As soon as my baby boy fell asleep, I left the bed to tell the rest of the family how I was feeling. I went back to the bathroom to have a shower. The water felt amazing running down my body but the waves eased so I hopped out. Mitchell (my husband) came to see how I was going. He wrapped his big bear arms around me and started singing the same chant as the one myself and daughter sang earlier. From that moment I felt her drop, everything felt heavy and I couldn't stand up straight. It was on like donkey on. Mitchell started jigglying my pelvis, the shake made the intense waves wash away. Mitchell just kept whispering in between his song, relax, relax your jaw, relax your hands. He wasn't just talking to me but he was singing and talking his baby girl down too. Pure magic from him. Moments I will forever cherish and so proud to announce to the world how supportive Mitchell was and still is. By then our baby boy woke up from his nap so Mitchell left to look after the 3 boys and my daughter came into the bathroom to support me. We hopped into our spa bath and started running the tap water over my lower back while my daughter started scooping water up in a bucket to run more water over my back. All the boys strolled in, they brought in warm teas, coconut water and their cameras. My baby boy couldn't resist a bath so he jumped in to play. I was on all fours letting the water run over my body from the tap and said ''the baby's coming''. My daughter still powering away behind me with her bucket of water pouring down my back and massaging me yells out, "I can see her head." I reached down with one hand and had her little wet head cupped in my hands. Mitchell quickly jumped in the bath. When I said the baby's coming, Mitchell thought I meant I'm in labour and eventually a baby will be here , he didn't know that I meant RIGHT NOW. He mentioned later too how quiet and calm I was. I was calm and focused, I had all my babies with me and knew I was in great hands with my daughter as my Birthkeeper.

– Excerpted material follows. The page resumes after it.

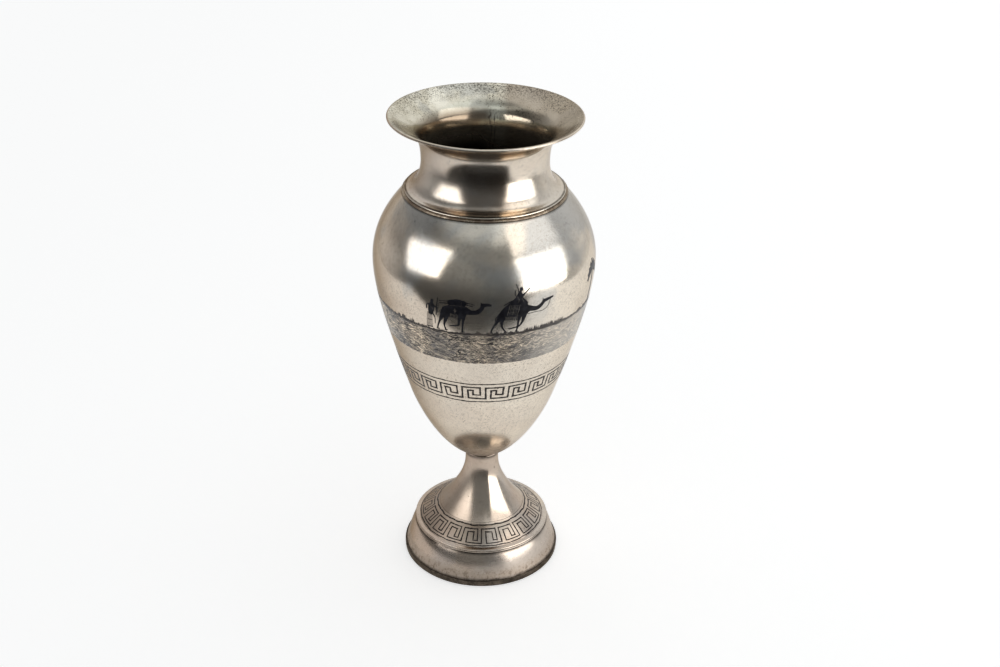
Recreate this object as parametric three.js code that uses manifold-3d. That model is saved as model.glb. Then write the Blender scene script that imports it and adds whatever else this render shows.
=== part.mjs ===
// Niello silver vase: an egg-shaped vessel of sheet silver with a drawn-in neck, on a trumpet foot, with black niello
// let into the silver. Millimetres, +Z up. The origin is the middle of the foot's underside, the front is towards -Y.
// The silver pieces are rings and shells that stand one on the other, each on the flat end of the piece below.

import * as THREE from 'three';
import { mergeVertices } from 'three/addons/utils/BufferGeometryUtils.js';
import Module from 'manifold-3d';

// Sheet and rings
const sheet = 1.3;
const widest_seat = 2.6; // a wall that ends nearly level is cut back to this width
const facets = 32;

// Foot, from the floor up. A step is how far a piece stands back from the one below it.
const foot_rim_radius = 42.1;
const foot_rim_width = 3;
const foot_rim_height = 3.2;
const foot_rim_bevel = 0.4;
const skirt_step = 0.8;
const skirt_top_radius = 35.8;
const skirt_height = 14.2;
const foot_bead_overhang = 0.4;
const foot_bead_width = 3.8;
const foot_bead_height = 2.2;
const dome_step = 2.3;
const dome_top_radius = 23.3;
const dome_height = 7.8;
const flare_height = 28.6;
const stem_radius = 8.9;
const stem_height = 4.2; // the straight length above the flare
const collar_overhang = 0.7;
const collar_height = 1.2;

// Body
const cup_radius = 38.6; // where the narrow lower body turns upright
const cup_height = 42.8;
const belly_radius = 56;
const belly_height = 71.8; // from the top of the cup to the widest place
const shoulder_radius = 40.7;
const shoulder_height = 35;

// Neck and lip
const neck_seat_overhang = 0.2;
const neck_seat_width = 4;
const neck_seat_height = 1.3;
const neck_bead_step = 1;
const neck_bead_width = 4.9;
const neck_bead_height = 1.7;
const neck_step = 2.5;
const neck_waist_radius = 31.5;
const neck_waist_height = 13.5;
const mouth_radius = 46.6; // outside of the neck, under the lip
const mouth_height = 21.5; // from the waist to the lip
const lip_overhang = 1.1;
const lip_width = 1.6;
const lip_height = 1;

// Niello
const niello_depth = 0.35;
const niello_gap = 0.25; // round the niello, and under it, where the recess is cut to its outline
const body_line_width = 0.9;
const body_key_rise = 56; // from the body's foot to the middle of the key's lowest line
const body_key_height = 7.2;
const body_key_units = 24;
const body_key_clearance = 2.4; // to the lines that border the key
const ground_rise = 79.7; // from the body's foot to the lower edge of the ground band
const ground_height = 18.9;
const foot_line_width = 0.7;
const foot_key_rise = 1.7; // from the dome's edge
const foot_key_height = 4.6;
const foot_key_units = 18;
const foot_key_clearance = 1.1;
const figure_grid = 1; // the step of the grid that the figures are drawn on

const wasm = await Module();
wasm.setup();

// Levels and radii where the pieces meet
const skirt_foot = foot_rim_height;
const foot_bead_foot = skirt_foot + skirt_height;
const dome_foot = foot_bead_foot + foot_bead_height;
const dome_top = dome_foot + dome_height;
const stem_foot = dome_top + flare_height;
const collar_foot = stem_foot + stem_height;
const body_foot = collar_foot + collar_height;
const cup_top = body_foot + cup_height;
const belly = cup_top + belly_height;
const neck_seat_foot = belly + shoulder_height;
const neck_bead_foot = neck_seat_foot + neck_seat_height;
const neck_foot = neck_bead_foot + neck_bead_height;
const neck_waist = neck_foot + neck_waist_height;
const lip_foot = neck_waist + mouth_height;
const skirt_foot_radius = foot_rim_radius - skirt_step;
const foot_bead_radius = skirt_top_radius + foot_bead_overhang;
const dome_foot_radius = foot_bead_radius - dome_step;
const neck_seat_radius = shoulder_radius + neck_seat_overhang;
const neck_bead_radius = neck_seat_radius - neck_bead_step;
const neck_foot_radius = neck_bead_radius - neck_step;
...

So I was in THE position now and wasn't intending to move so being on all fours, I needed assistance behind me. Mitchell told our daughter to cup her hands and get ready to pass the baby up to mama. She held her little sister's head, ready for her her body to emerge. I felt our new baby slide out, my Birthkeeper daughter passed her new baby sibling in between my legs. I grabbed her, I looked at her beautiful face and started rubbing her vernix all over her body, I even rubbed it all over my face to keep the wrinkles away, Ilve never seen so much vernix on a baby. I held her slippery body tight on my chest. She wasn't crying but I could hear. She too was calm and focused. She was slowly getting ready for a big cry and she let out a baby lioness roar, a 'I'm here family' then just went back to being snugged in my arms. Her big baby brother watching on curiously, found a quick opening and jumped on the tittie (as we like to call it) and started suckling. By doing so I felt a bit dizzy and the placenta came straight out. Our baby girl still snuggled in, I 'officially' had a look to see if our baby was a girl and when I did I just broke down crying. A girl. I knew even before she was in my womb growing, when she was a little knock, a gentle whisper. We have sisters now. I felt a huge shift in our matriarch ancestral lineage. A sense of healing from any past traumas in our family and shifting birth as it was meant to have always been, beautiful, full of love and in my own power. I manifested. I dreamed. As natural and primal as can be, birth was not a medical emergency but a celebration for our daughters and sons to witness yet again another free birth in our bathroom. My daughter apart of the sisterhood, confidently, learning more about birth and how women's bodies transform, how her own body works. This is where power, knowledge, and wisdom comes from and it can start at any age. How friggen proud I am of my daughter, my blood all over her hands and body (you can just see her little hand in the frame below), absolutely no blood shame whatsoever but with a badge of honour to say she was there for her mama and her sister. The uprise of little women taking back birth and their bodies.